L’école est aujourd’hui confrontée à une surcharge émotionnelle inédite. Les familles projettent, espèrent, exigent. Et parfois doutent. Michel Dupuis ose la question qui dérange : « Qu’avons-nous fait pour ne pas mériter leur confiance ? »
Une invitation à la lucidité, mais aussi à la douceur. Car il faut parfois savoir ne pas répondre tout de suite, laisser mûrir, introduire une distance féconde.
Et si cette époque n’était pas si moche ?
Clin d’œil final, presque malicieux : « Attention au syndrome gastro-entérologique sociétal ! Non, cette époque n’est pas moche. Elle nous invite à déployer tout notre potentiel de créativité. »
L’essentiel, rappelle Michel Dupuis, est simple et exigeant : comprendre, proposer, agir. Et continuer, ensemble, à faire de nos institutions des lieux vivants, soignants, profondément humains.
Car si Michel Dupuis s’adresse ici au monde de l’enseignement, sa parole déborde très naturellement ce cadre. Sa réflexion trouve un écho tout aussi puissant dans d’autres lieux de soin et d’accompagnement : hôpitaux, maisons de repos, IPPJ, services d’accueil pour personnes en situation de handicap, secteur carcéral ou dispositifs sociaux, pastorales…

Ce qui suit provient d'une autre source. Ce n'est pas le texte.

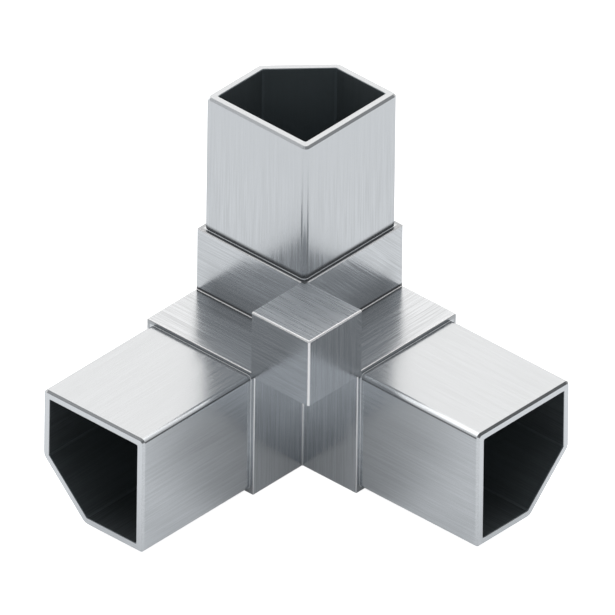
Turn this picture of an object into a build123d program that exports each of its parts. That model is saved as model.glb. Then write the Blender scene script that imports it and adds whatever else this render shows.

Partout où il est question de vulnérabilité, de lien, de responsabilité partagée et de sens à reconstruire, cette invitation à « réenchanter sans infantiliser » résonne avec une force particulière. Comme si la pédagogie du soin devenait, bien au-delà de l’école, une véritable éthique de la présence.

Michel Dupuis vient de publier un tout nouvel ouvrage : La souffrance existentielle. La condition humaine, un appel au soin, Seli Arslan 2025.
Christine Gosselin
[1] ROSA Hartmut, Rendre le monde indisponible, la Découverte, Poche, 2023.
[2] HAIDT Jonathan, Génération anxieuse.Comment les réseaux sociaux menacent la santé mentale des jeunes, Les Arènes, 2025.
[3] GAUCHET Marcel, Le désenchantement du monde. Une histoire politique de la religion ? Gallimard 2002.
[4] BAUMAN Zygmunt, L’amour liquide. De la fragilité des liens entre les hommes, Pluriel, 2O10.